When should I take supplements to help me get fit and when are they unnecessary?



With advertisements showing people transforming themselves from flabby to fabulously ripped everywhere you look, it will be easy to start thinking that it is impossible to be fit and healthy without sport supplements – and then confused again if a trainer advises you to start taking a supplement like whey protein or magnesium.

But by going back to basics it is possible to find some clarity.

According to a consensus statement by the International Olympic Committee that was published in the British Journal of Sport Medicine last year supplements in general target four issues: Managing micronutrients, supplying energy and macronutrients, boosting performance and supporting intensive training.

Nutrition first

In an article published on Dr. Josh Axe’s website expert say athletes should first take care of their diets before considering taking supplements. Their advice is to start by adding vitamins and minerals supplements to breakfast and add collagen, bone broth or whey protein to pre- or post-workout smoothies.

If you are still busy cleaning up your diet – then here are some handy hints. Most experts agree that supplements can’t make up for an unhealthy diet.  Start by adding vitamin and mineral supplements to your morning routine and consuming with breakfast to help maximize absorption.

A 2017 study published in the journal Nutrients found that the role of minerals, like magnesium, in fitness performance is often overlooked by both athletes and the general population and the body’s magnesium needs will increase as physical activity increases.

According to the study people who are on a strength training program and are deficient in magnesium will have decreased endurance.

All experts point out that not all supplements are made equally and it is worth the effort to find the best magnesium supplements and those for other minerals and vitamins by doing thorough research.

Experts also advise adding protein powders like collagen, bone broth or whey protein can be enjoyed as part of a post-workout snack or smoothie directly after exercising to enhance muscle growth and aid in recovery.  They emphasise that a nutritious diet containing foods like coconut oil, berries, coconut water, beets and chai is essential to optimise performance.

Foods like coconut oil, spinach, berries, coconut water, beets and chia seeds can help increase energy, keep your body replenished and act as natural recovery supplements for athletes.

Get tailored advice

Sport medicine experts advise against simply supplementing and say a complete nutritional assessment should be done before any decision is taken on supplement use.

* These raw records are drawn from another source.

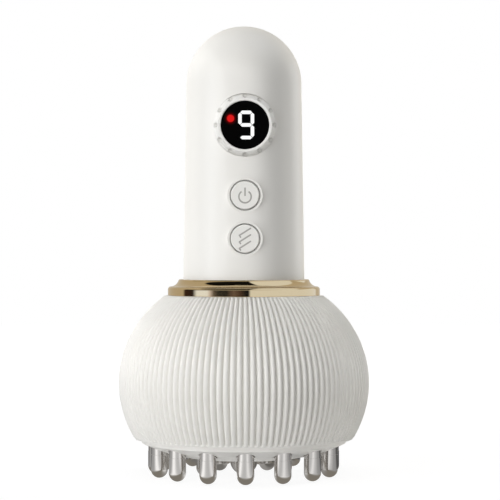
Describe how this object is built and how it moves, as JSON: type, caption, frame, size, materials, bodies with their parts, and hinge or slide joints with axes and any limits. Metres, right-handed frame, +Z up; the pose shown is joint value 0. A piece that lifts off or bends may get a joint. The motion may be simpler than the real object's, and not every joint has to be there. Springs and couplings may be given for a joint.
{
  "type": "back and leg massager",
  "caption": "Hand-held massager with an upright grip, a digit display in a turning ring, push buttons, and a ribbed globe that stands on round-ended steel prongs.",
  "frame": {"origin": "on the axis of the grip, in the plane of the prong tips", "axes": "+Z up along the grip from the prong tips to the round top, -Y to the front with the display and the buttons, +X to the right as seen from the front"},
  "size_m": [0.105, 0.105, 0.188],
  "materials": {
    "ivory_shell": "fine satin moulded plastic",
    "button_cap": "satin moulded plastic",
    "selector_white": "semi-gloss moulded plastic",
    "champagne_gold": "polished champagne gold plating",
    "prong_steel": "polished stainless steel",
    "display_black": "clear glossy black lens",
    "digit_white": "lit translucent segments",
    "lamp_red": "lit translucent lens",
    "icon_grey": "printed infill",
    "screw_steel": "zinc plated",
    "bracket_steel": "powder coated pressed steel",
    "heat_aluminium": "plain rolled sheet",
    "heater_amber": "amber film with etched tracks",
    "felt_pad": "pressed needle felt",
    "board_green": "solder mask",
    "black_plastic": "moulded nylon",
    "natural_plastic": "moulded nylon",
    "seal_rubber": "soft silicone",
    "magnet_grey": "ground ferrite",
    "winding_copper": "varnished copper winding",
    "bush_bronze": "sintered bronze",
    "cell_wrap": "shrink sleeve",
    "wire_red": "soft wire sleeve",
    "wire_black": "soft wire sleeve"
  },
  "bodies": {
    "root": {"handle_front_shell": "ivory_shell", "handle_rear_shell": "ivory_shell", "shell_screws": "screw_steel", "screw_caps": "ivory_shell", "gold_collar": "champagne_gold", "collar_seal": "seal_rubber", "globe_cover": "ivory_shell", "neck_plate": "bracket_steel", "neck_screws": "screw_steel", "base_plate": "ivory_shell", "centre_prong": "prong_steel", "inner_prongs": "prong_steel", "outer_prongs": "prong_steel", "prong_nuts": "screw_steel", "heat_plate": "heat_aluminium", "heater_film": "heater_amber", "heat_sensors": "screw_steel", "insulation_pad": "felt_pad", "motor_bracket": "bracket_steel", "bracket_screws": "screw_steel", "motor_can": "screw_steel", "motor_end_cap": "natural_plastic", "motor_magnets": "magnet_grey", "motor_bushes": "bush_bronze", "motor_screws": "screw_steel", "ring_washer": "seal_rubber", "display_window": "display_black", "digit_segments": "digit_white", "level_lamp": "lamp_red", "display_module": "black_plastic", "display_barrel": "black_plastic", "display_board": "board_green", "display_screws": "screw_steel", "display_ribbon": "heater_amber", "button_guide": "natural_plastic", "switch_bodies": "black_plastic", "main_board": "board_green", "board_components": "black_plastic", "board_screws": "screw_steel", "battery_cell": "cell_wrap", "battery_cradle": "black_plastic", "power_leads": "wire_red", "motor_leads": "wire_black", "heater_leads": "wire_red", "charging_port": "screw_steel", "port_board": "board_green"},
    "power_key": {"power_button": "button_cap", "power_icon": "icon_grey", "power_plunger": "black_plastic"},
    "mode_key": {"mode_button": "button_cap", "mode_icon": "icon_grey", "mode_plunger": "black_plastic"},
    "selector": {"selector_ring": "selector_white", "ring_retainer": "screw_steel", "ring_magnet": "magnet_grey"},
    "rotor": {"motor_shaft": "screw_steel", "motor_rotor": "winding_copper", "eccentric_weight": "bracket_steel"}
  },
  "joints": [
    {"name": "power_press", "type": "slide", "parent": "root", "child": "power_key", "axis": [0, 1, 0], "range_m": [0, 0.0006], "stiffness_N_per_m": 1500},
    {"name": "mode_press", "type": "slide", "parent": "root", "child": "mode_key", "axis": [0, 1, 0], "range_m": [0, 0.0006], "stiffness_N_per_m": 1500},
    {"name": "selector_turn", "type": "hinge", "parent": "root", "child": "selector", "pos_m": [0, -0.0235, 0.1451], "axis": [0, 1, 0], "continuous": true},
    {"name": "rotor_spin", "type": "hinge", "parent": "root", "child": "rotor", "pos_m": [0, 0, 0.05], "axis": [0, 0, 1], "continuous": true}
  ]
}
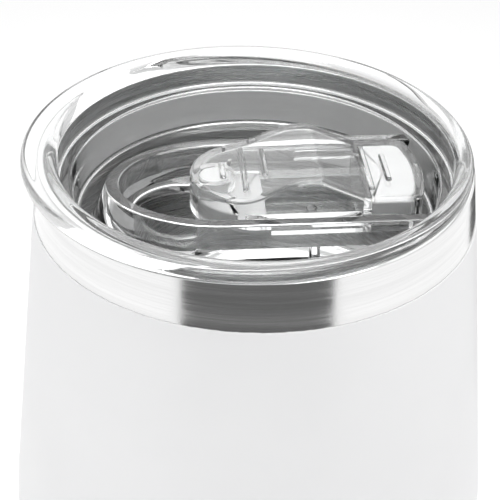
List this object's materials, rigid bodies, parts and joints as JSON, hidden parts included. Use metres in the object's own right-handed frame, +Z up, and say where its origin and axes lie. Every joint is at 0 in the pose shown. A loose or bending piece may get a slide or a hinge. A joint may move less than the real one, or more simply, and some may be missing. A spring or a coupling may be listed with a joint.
{
  "type": "insulated tumbler with lid",
  "caption": "Stemless double-wall vacuum tumbler with a bare steel rim band, a powder-coated belly and a clear press-in lid whose slider uncovers a drinking hole.",
  "frame": {"origin": "centre of the ring that the cup stands on", "axes": "+Z up the cup's axis, -X towards the lid's drinking hole, which is the way the slider closes"},
  "size_m": [0.0886, 0.0886, 0.1157],
  "materials": {
    "brushed_steel": "brushed round the axis",
    "white_coat": "fine satin powder coat",
    "copper": "bright rolled foil",
    "solder_glass": "fused, glossy",
    "getter_alloy": "sintered, matt",
    "clear_plastic": "clear, polished",
    "clear_silicone": "milky translucent",
    "white_silicone": "satin"
  },
  "bodies": {
    "tumbler": {"outer_wall": "brushed_steel", "powder_coat": "white_coat", "inner_liner": "brushed_steel", "copper_foil": "copper", "outer_base": "brushed_steel", "vacuum_seal": "solder_glass", "getter_holder": "brushed_steel", "getter_pellet": "getter_alloy", "base_plate": "brushed_steel"},
    "lid": {"lid_body": "clear_plastic", "lid_gasket": "clear_silicone"},
    "slider": {"slider_body": "clear_plastic", "drink_stopper": "white_silicone", "vent_stopper": "white_silicone"}
  },
  "joints": [
    {"name": "lid_lift", "type": "slide", "parent": "tumbler", "child": "lid", "axis": [0, 0, 1], "range_m": [0, 0.09]},
    {"name": "slider_close", "type": "slide", "parent": "lid", "child": "slider", "axis": [-1, 0, 0], "range_m": [0, 0.0113]}
  ]
}
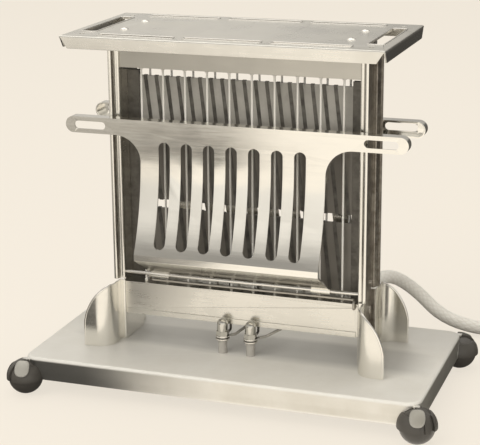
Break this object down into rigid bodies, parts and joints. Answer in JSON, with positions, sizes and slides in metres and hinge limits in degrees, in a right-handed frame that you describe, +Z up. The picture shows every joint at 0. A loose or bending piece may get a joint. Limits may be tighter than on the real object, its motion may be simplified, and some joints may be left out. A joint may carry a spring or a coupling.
{
  "type": "drop side toaster",
  "caption": "Electric toaster with a central wire guarded element, hinged drop sides that swing outward, a flat slotted warming tray on top and a ball footed base.",
  "frame": {"origin": "centre of the base footprint, on the floor plane", "axes": "+X along the base towards the cord coil's side, -Y towards the front door, +Z up"},
  "size_m": [0.4013, 0.1907, 0.2014],
  "materials": {
    "nickel_plate": "polished nickel plate on pressed steel",
    "nickel_small": "bright nickel plate",
    "steel_wire": "drawn steel wire and strip",
    "black_ball": "turned and black enamelled",
    "mica": "split mica sheet",
    "ribbon": "oxidised resistance ribbon",
    "porcelain": "unglazed porcelain",
    "steatite": "grey steatite",
    "cord_cloth": "braided cotton",
    "plug_black": "moulded black composition",
    "plug_brass": "plain brass"
  },
  "bodies": {
    "frame": {"acorn_nuts": "nickel_small", "back_apron": "nickel_plate", "back_door_spring": "steel_wire", "back_guard_wires": "steel_wire", "back_header": "nickel_plate", "back_hinge_rod": "nickel_small", "base_plate": "nickel_plate", "cord_bushing": "porcelain", "cord_coil": "cord_cloth", "cord_strain_relief": "cord_cloth", "cord_tube": "cord_cloth", "element_leads": "ribbon", "foot_back_left": "black_ball", "foot_back_right": "black_ball", "foot_front_left": "black_ball", "foot_front_right": "black_ball", "front_apron": "nickel_plate", "front_door_spring": "steel_wire", "front_guard_wires": "steel_wire", "front_header": "nickel_plate", "front_hinge_rod": "nickel_small", "left_element_channel": "steel_wire", "left_standard": "nickel_plate", "lower_heating_ribbon": "ribbon", "lower_mica_card": "mica", "plug_body": "plug_black", "plug_pins": "plug_brass", "right_element_channel": "steel_wire", "right_standard": "nickel_plate", "side_rivets": "nickel_small", "supply_leads": "cord_cloth", "terminal_block": "porcelain", "terminal_sleeves": "steatite", "terminal_studs": "nickel_small", "terminal_washers": "nickel_small", "top_tray": "nickel_plate", "tray_rivets": "nickel_small", "upper_heating_ribbon": "ribbon", "upper_mica_card": "mica"},
    "front_door": {"front_door": "nickel_plate"},
    "back_door": {"back_door": "nickel_plate"}
  },
  "joints": [
    {"name": "front_door_hinge", "type": "hinge", "parent": "frame", "child": "front_door", "pos_m": [0, -0.0108, 0.0617], "axis": [1, 0, 0], "range_deg": [0, 90], "stiffness_Nm_per_rad": 0.02, "springref_deg": -63.03},
    {"name": "back_door_hinge", "type": "hinge", "parent": "frame", "child": "back_door", "pos_m": [0, 0.0108, 0.0617], "axis": [-1, 0, 0], "range_deg": [0, 90], "stiffness_Nm_per_rad": 0.02, "springref_deg": -63.03}
  ]
}
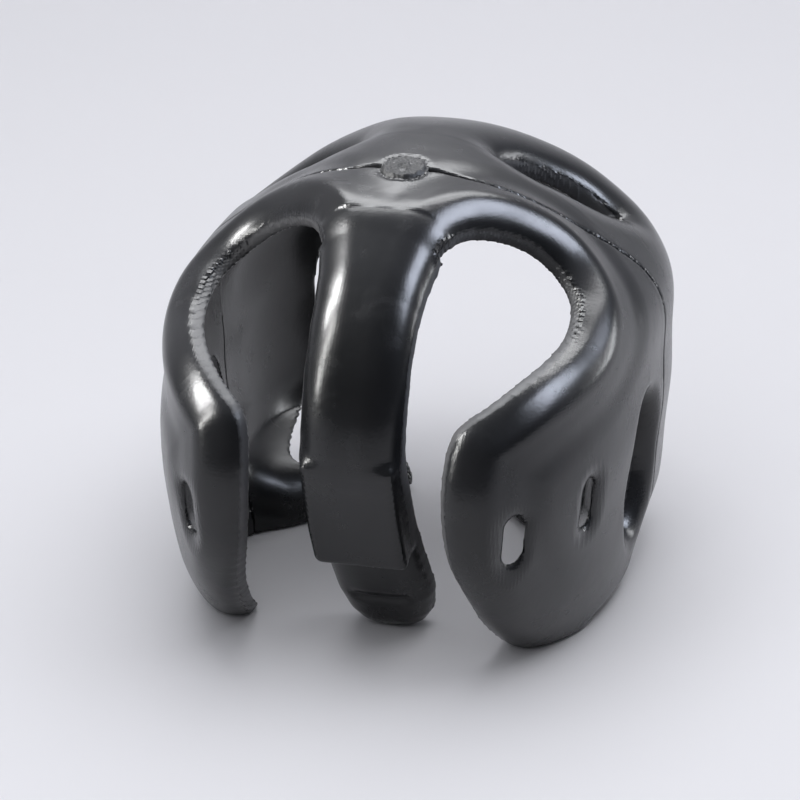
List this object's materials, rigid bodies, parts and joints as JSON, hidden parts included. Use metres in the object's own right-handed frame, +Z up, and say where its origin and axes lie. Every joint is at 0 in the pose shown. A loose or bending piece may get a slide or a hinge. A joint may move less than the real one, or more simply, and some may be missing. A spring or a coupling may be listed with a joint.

They add that performance is highly individualised and depend on an athletes’ genetics, microbiome and diet.

They added that the bulk of supplements being marketed today claim to enhance performance but studies only back up a few of these including caffeine, creatine and nitrate.

Activity specific

Not all supplements are beneficial for all types of activities. According to an article in the American Journal of Clinical Nutrition, a very popular supplement, whey protein, for example was found to be much more effective to increase muscle mass and strength when used in conjunction with resistance training.

For example, creatine has been proven very effective as a supplement for athletes performing short bursts of high intensity activity, like weightlifters and cross-fit participants. If your aim is to gain muscle the sheer number of supplements on the market is overwhelming and it might be useful to consult a detailed muscle supplement guide to make sure you are getting all the supplements you need.

Grant Tinley also explain in an article published in Healthline that a supplement like Glutamine can be used for more than one purpose and while studies showed that it does not contribute much to muscle building, glutamine supplements have been found to decrease muscle soreness and improve recovery after intense exercise and reduce markers for fatigue that is found in the blood of long distance runners.

Read the fine print

The Office of Dietary Supplements at the United States’ National Institute of Health has published a helpful list of supplements that have been tested and were found to work and those like deer antler velvet that does not. In their foreword to the list they warn that taking performance supplements cannot replace a healthy diet but add that some can add value to your exercise routine depending on the type of activity and its intensity.

They add that it would be wise to discuss the decision to start using a supplement with your healthcare provider, trainer or coach especially if you are a teenager. In an article published on Dr. Josh Axe’s webpage experts further warn that a “study” could mean that the supplement was only given to a few people and often does not test the supplement across a range of activities. They add that it will pay off to take a critical look at these claims. They add that consumers should only buy from trusted retailers, read ingredient lists carefully and follow manufacturer’s directions closely.